Nonprofit Organizations and the Intellectual Commons

Nonprofit Organizations and the Intellectual Commons

Jyh-An Lee

Over the past twenty years, a number of nonprofit organizations (NPOs), such as Creative Commons, the Electronic Frontier Foundation, and the Free Software Foundation have laid essential building blocks for intellectual-commons as a social movement. Through a detailed description of these NPOs and a series of in-depth interviews with their officials, this book demonstrates that NPOs have provided the social structures that are necessary to support the production of intellectual commons.
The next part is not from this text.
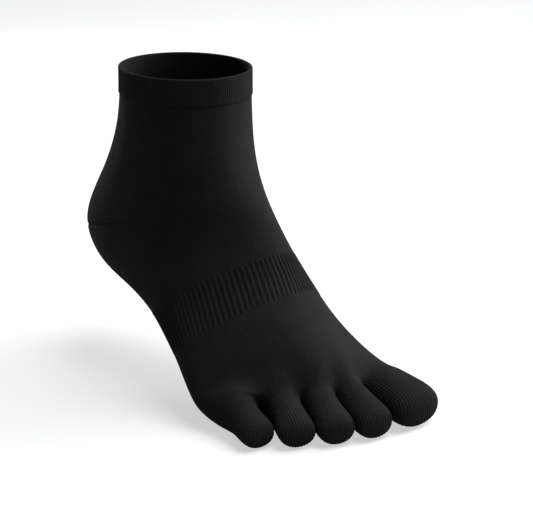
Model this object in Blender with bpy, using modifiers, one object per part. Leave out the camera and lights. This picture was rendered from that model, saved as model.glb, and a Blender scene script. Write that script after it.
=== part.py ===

Chapter 4: Current nonprofit organization theories and their applications

Jyh-An Lee

Subjects: law - academic, intellectual property law


The heterogeneous nature of the nonprofit sector has greatly complicated the work of theorists who seek to model the origins and the behavior of NPOs. In this chapter, I introduce two principal NPO theories–the contract failure theory and the government and market failure theory–both of which suggest that NPOs are a private response to certain failures in society. These theories highlight NPOs’ social value, which rests on their particular failure-correcting devices. By applying both theories to the commons context, I will test their strengths and weaknesses. Although I seek to expose some gaps in both theories, I do not reject their central insights, which are necessary tools to understand NPOs’ role in the commons discourse. The ‘contract failure theory,’ first proposed by Professor Henry Hansmann, is built around the central concept that the monitoring that occurs naturally in a normal market, in which buyers pay when the suppliers perform acceptably, cannot discipline the supplier of certain goods or services. As a result, when consumers are under-informed in relation to the suppliers, the proprietary sector tends to perform badly. In other words, the basic hypothesis of contract failure theory is that poorlyinformed consumers are unlikely to find proprietary firms supplying higher quality when low quality can be sold at the same price. Contract failure, which is a particular type of market failure, occurs in venues in which services are difficult to evaluate.